課題・ギャップ | 改善施策の提案例 |
---|---|
来店はしたがクーポンを使わない顧客が一定数存在する | - 店頭でのリマインド強化:スタッフがレジ前で「クーポンお持ちですか?」と声掛け、 店内ポップでアピールする - 自動適用の導入:会員カードやアプリと連携し、 提示漏れがあっても購入時に割引が適用される仕組みを検討 |
クーポンを受け取ったものの来店に至らない層が多い | - 有効期限や利用可能日の緩和:週末や長期休暇などターゲットが来やすい日程で設定 - オンライン利用対応:店舗に来られない場合でも ECサイトやモバイル注文でクーポンを使えるようにし、機会損失を防ぐ |
ポイント還元クーポンの訴求力不足 | - 特典内容の強化:即時割引+ポイント付与の併用など 「今スグ得+将来的にも得」を打ち出す - 訴求メッセージの再設計:「次回500円相当」など 具体的な金額換算でメリットを可視化 |
セグメント別に異なる利用率のギャップ(学生 vs. 社会人など) | - ターゲット別クーポン設計:学生には使いやすい少額クーポン、 社会人には有効期限を長めに設定するなど属性別に最適化 - パーソナライズ配信:購買履歴や行動履歴に応じて 最適なクーポンをレコメンド配布する |
まとめ
本分析では、首都圏在住の20代女性を対象としたクーポン配布・利用・来店の推移と、クーポン種別(10%割引・期間限定・ポイント還元)ごとの効果差異を検証しました。大きく分けて以下の知見が得られています。
- 期間限定クーポンは最高水準の利用率・来店率
- 限定感・希少性による「今すぐ使いたい」心理を強力に刺激
- ポイント還元クーポンは配布数に比べ利用率・来店率が低迷
- 「すぐに割引されるわけではない」ため、魅力度が低下しやすい
- 来店率が利用率を常に上回る
- クーポンを持参しても使い忘れ・提示し忘れなどにより未利用に終わる層が一定数存在
- クーポン内容 × 配布チャネルの最適化が重要
- 開封率の高いメール・プッシュ通知×高訴求クーポン(期間限定など)の組み合わせが特に効果的

改善の方向性
- 自動適用やレジ前リマインドで「クーポン提示漏れ」を減らす
- 有効期限設定の柔軟化とオンライン使用オプションで来店ハードルを下げる
- ポイント還元クーポンの即時的なメリット訴求(割引との併用など)
- セグメント別クーポン設計&パーソナライズによる無駄配布削減と利用率向上
継続的な効果測定とPDCAサイクルを回すことで、クーポン施策のパフォーマンスを最大化し、最終的には売上向上や顧客ロイヤリティの強化が期待できます。
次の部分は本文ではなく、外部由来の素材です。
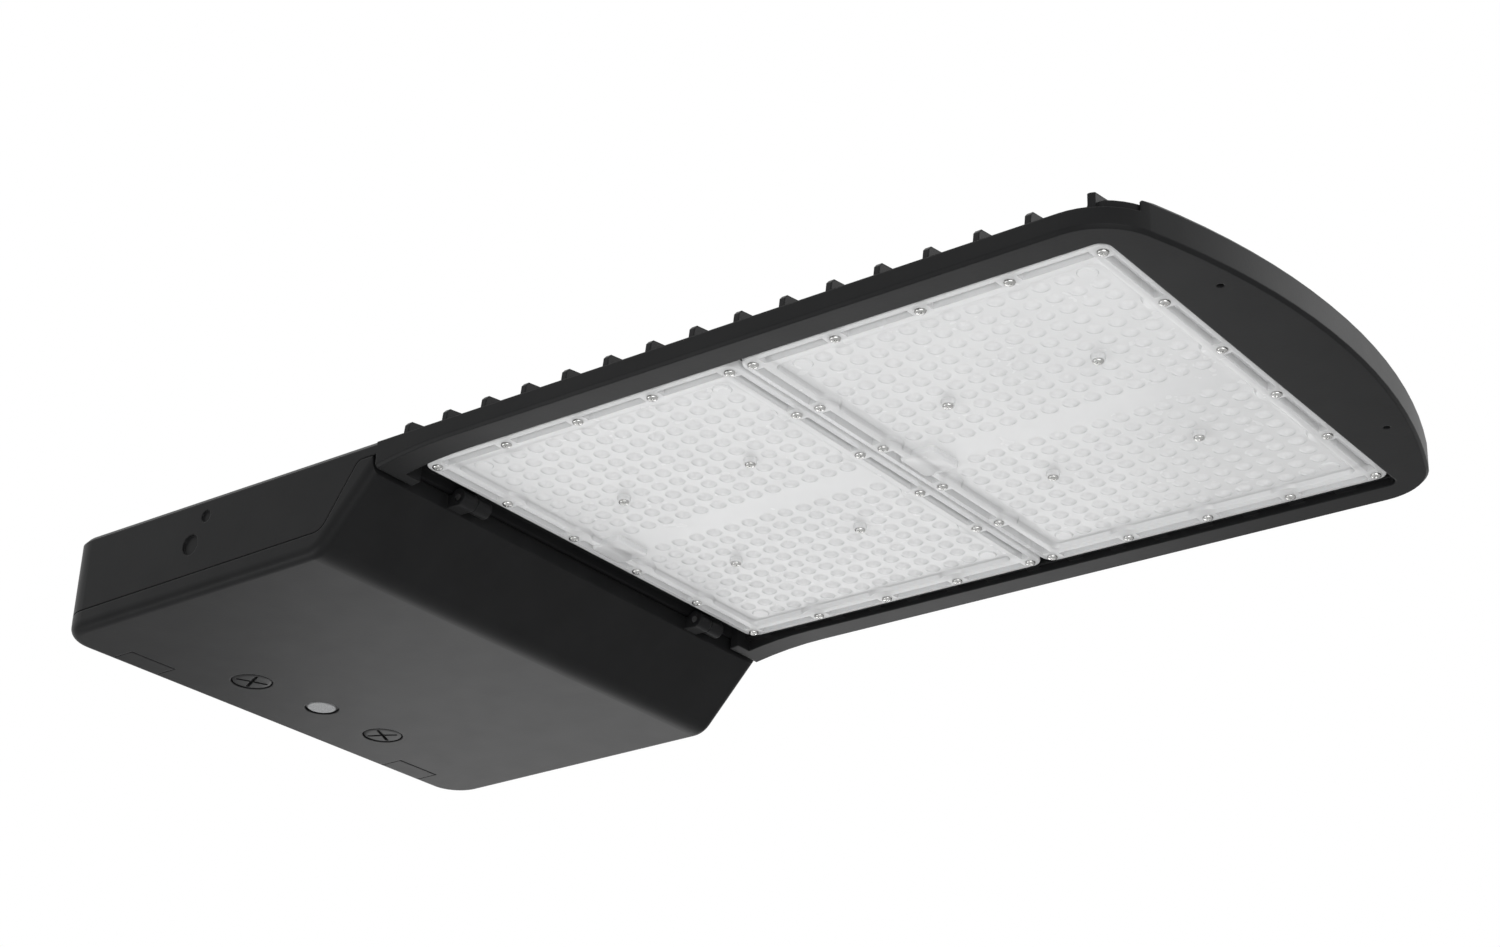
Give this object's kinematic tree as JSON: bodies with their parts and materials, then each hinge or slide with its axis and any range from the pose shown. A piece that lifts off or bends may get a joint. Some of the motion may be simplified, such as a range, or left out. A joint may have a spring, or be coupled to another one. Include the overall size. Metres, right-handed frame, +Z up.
{
  "type": "shoebox area light",
  "caption": "Slim pole-mounted area light with a finned head, flat lens modules facing down and a hinged driver door at the rear.",
  "frame": {"origin": "centre of the mounting hole pattern on the rear face", "axes": "+X from the rear mounting face to the nose, +Z up, optics facing -Z, origin held against an arm or bracket"},
  "size_m": [0.725, 0.334, 0.0764],
  "materials": {
    "dark_powder_coat": "satin dark powder coat on die-cast aluminium",
    "lens_plastic": "clear acrylic over white boards",
    "seal_rubber": "matte",
    "white_board": "white solder mask",
    "driver_can": "satin",
    "vent_membrane": "grainy",
    "black_plastic": "moulded",
    "bright_steel": "bright zinc or stainless"
  },
  "bodies": {
    "fixed": {"housing": "dark_powder_coat", "board_screws_front": "bright_steel", "board_screws_rear": "bright_steel", "driver_screws": "bright_steel", "ground_screw": "bright_steel", "hinge_pin_far": "bright_steel", "hinge_pin_near": "bright_steel", "keeper_far": "bright_steel", "keeper_near": "bright_steel", "keeper_screws": "bright_steel", "led_board_front": "white_board", "led_board_rear": "white_board", "led_driver_far": "driver_can", "led_driver_near": "driver_can", "lens_gasket_front": "seal_rubber", "lens_gasket_rear": "seal_rubber", "lens_plate_front": "lens_plastic", "lens_plate_rear": "lens_plastic", "lens_screws_front": "bright_steel", "lens_screws_rear": "bright_steel", "surge_protector": "black_plastic", "terminal_block": "black_plastic"},
    "door": {"door": "dark_powder_coat", "door_gasket": "seal_rubber", "vent_body": "black_plastic", "vent_disc": "vent_membrane", "latch_pin_near": "bright_steel", "latch_pin_far": "bright_steel"},
    "fastener_near": {"quarter_turn_near": "bright_steel", "pawl_near": "bright_steel"},
    "latch_near": {"latch_tab_near": "dark_powder_coat"},
    "fastener_far": {"quarter_turn_far": "bright_steel", "pawl_far": "bright_steel"},
    "latch_far": {"latch_tab_far": "dark_powder_coat"}
  },
  "joints": [
    {"name": "door_hinge", "type": "hinge", "parent": "fixed", "child": "door", "pos_m": [0.255, 0.005, 0.0115], "axis": [0, -1, 0], "range_deg": [0, 90]},
    {"name": "fastener_turn_near", "type": "hinge", "parent": "door", "child": "fastener_near", "pos_m": [0.044, -0.055, -0.028], "axis": [0, 0, -1], "range_deg": [0, 90]},
    {"name": "latch_tilt_near", "type": "hinge", "parent": "door", "child": "latch_near", "pos_m": [0.0196, -0.111, -0.0333], "axis": [0, -1, 0], "range_deg": [0, 35]},
    {"name": "fastener_turn_far", "type": "hinge", "parent": "door", "child": "fastener_far", "pos_m": [0.044, 0.055, -0.028], "axis": [0, 0, 1], "range_deg": [0, 90]},
    {"name": "latch_tilt_far", "type": "hinge", "parent": "door", "child": "latch_far", "pos_m": [0.0196, 0.111, -0.0333], "axis": [0, -1, 0], "range_deg": [0, 35]}
  ]
}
今後のマーケティング戦略のブラッシュアップにぜひお役立てください。
参考情報
- opensend.com: Promotional Redemption Rate Statistics in eCommerce
- opensend.com: Why targeted coupons have higher redemption than generic ones
本記事を参考に、自社のクーポン施策における配布チャネル・利用ハードル・ターゲット別のアプローチを見直してみてはいかがでしょうか。効果的なクーポン戦略で、来店促進・売上拡大・顧客ロイヤリティアップにつなげていきましょう。